┌────────

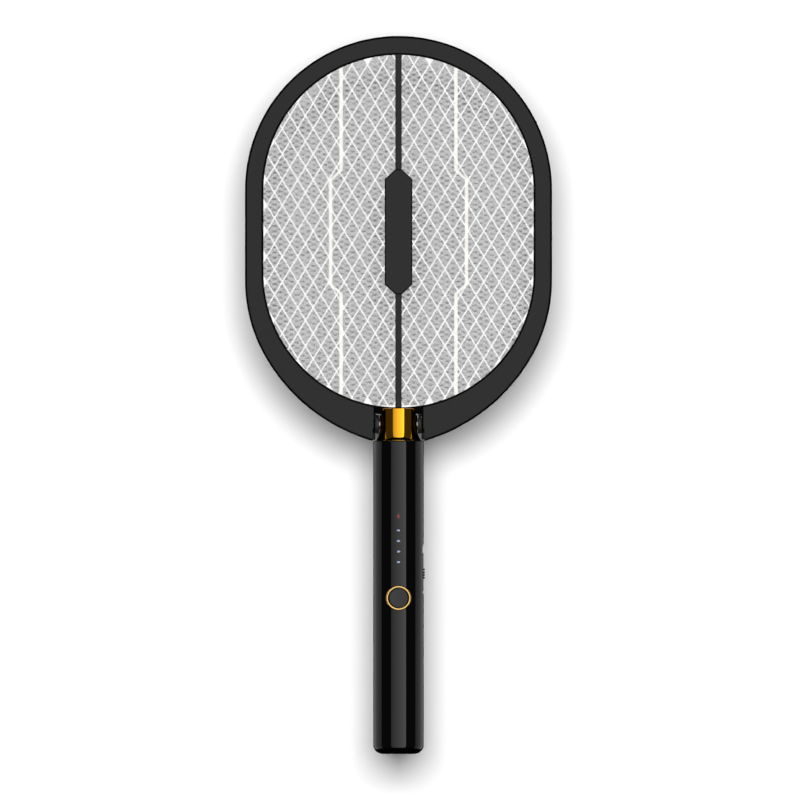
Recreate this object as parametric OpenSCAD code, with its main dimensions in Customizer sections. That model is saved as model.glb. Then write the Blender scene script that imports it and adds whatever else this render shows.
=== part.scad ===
// Electric fly swatter: oval head with three wire grids, folding neck, round
// handle with a push button, a charge gauge and a side slide switch.
// The handle stands on z = 0, the front faces -Y and the head is at the top.

/* [Head] */
// Radius of the head's top and of its lower bowl
head_r = 100.5; // [97:0.5:104]
// Overall height of the swatter
total_h = 470; // [460:1:480]
// Length of the straight sides between the two round ends
side_len = 59.6; // [50:0.2:70]
// Radius of the long curves that run down to the neck
taper_r = 119; // [112:1:125]
// Angle below the bowl's centre at which those curves start
taper_angle = 30.2; // [26:0.2:34]
// Thickness of the head, front to back
head_t = 20; // [18:0.5:22]
// Radius of the ends of the grid opening
open_r = 88.4; // [86:0.2:90]
// Distance between the centres of the opening's round ends
open_len = 54; // [46:1:60]
// Width of the rim's face at the very top
rim_w = 12.4; // [11:0.2:14]

/* [Grids] */
// Width of one diamond of the outer grids
diamond_w = 10.15; // [8:0.05:14]
// Height of one diamond of the outer grids
diamond_h = 16.75; // [12:0.05:20]
// Width of a strand of the outer grids
strand_w = 0.8; // [0.6:0.1:1.4]
// Thickness of the outer grids
grid_t = 0.6; // [0.4:0.1:0.8]
// Air gap between an outer grid and the live inner grid
grid_gap = 6.4; // [5.6:0.1:6.6]

/* [Lamp capsule] */
// Width of the spine that crosses the opening
spine_w = 4.1; // [3:0.1:6]
// Width of the capsule
capsule_w = 18; // [16:0.5:22]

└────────

- JOB:
Give the data again, exactly as it stands.

- OUTPUT FOR THIS TASK:
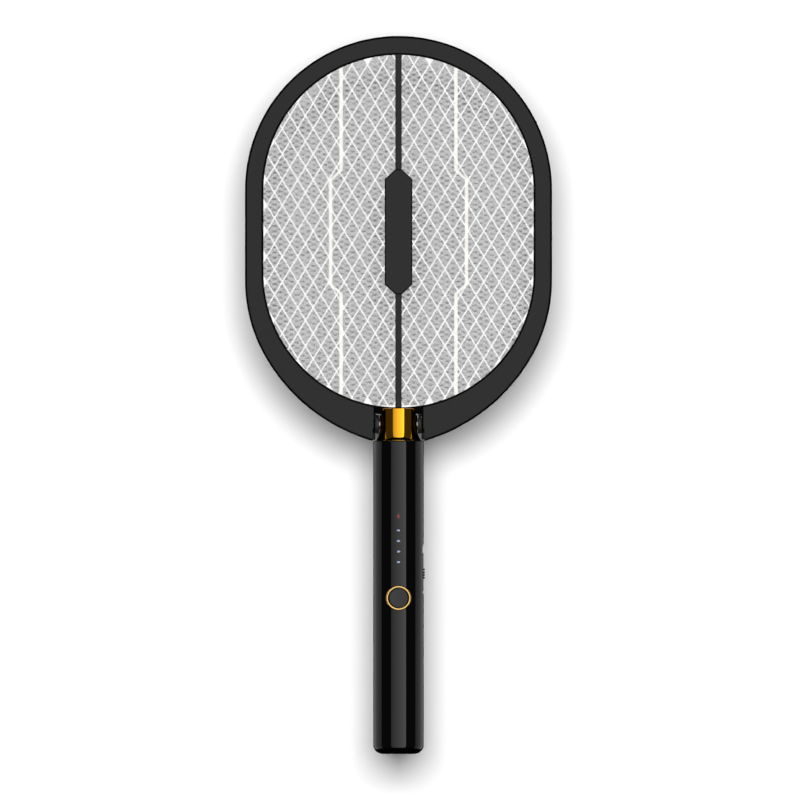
Recreate this object as parametric OpenSCAD code, with its main dimensions in Customizer sections. That model is saved as model.glb. Then write the Blender scene script that imports it and adds whatever else this render shows.
=== part.scad ===
// Electric fly swatter: oval head with three wire grids, folding neck, round
// handle with a push button, a charge gauge and a side slide switch.
// The handle stands on z = 0, the front faces -Y and the head is at the top.

/* [Head] */
// Radius of the head's top and of its lower bowl
head_r = 100.5; // [97:0.5:104]
// Overall height of the swatter
total_h = 470; // [460:1:480]
// Length of the straight sides between the two round ends
side_len = 59.6; // [50:0.2:70]
// Radius of the long curves that run down to the neck
taper_r = 119; // [112:1:125]
// Angle below the bowl's centre at which those curves start
taper_angle = 30.2; // [26:0.2:34]
// Thickness of the head, front to back
head_t = 20; // [18:0.5:22]
// Radius of the ends of the grid opening
open_r = 88.4; // [86:0.2:90]
// Distance between the centres of the opening's round ends
open_len = 54; // [46:1:60]
// Width of the rim's face at the very top
rim_w = 12.4; // [11:0.2:14]

/* [Grids] */
// Width of one diamond of the outer grids
diamond_w = 10.15; // [8:0.05:14]
// Height of one diamond of the outer grids
diamond_h = 16.75; // [12:0.05:20]
// Width of a strand of the outer grids
strand_w = 0.8; // [0.6:0.1:1.4]
// Thickness of the outer grids
grid_t = 0.6; // [0.4:0.1:0.8]
// Air gap between an outer grid and the live inner grid
grid_gap = 6.4; // [5.6:0.1:6.6]

/* [Lamp capsule] */
// Width of the spine that crosses the opening
spine_w = 4.1; // [3:0.1:6]
// Width of the capsule
capsule_w = 18; // [16:0.5:22]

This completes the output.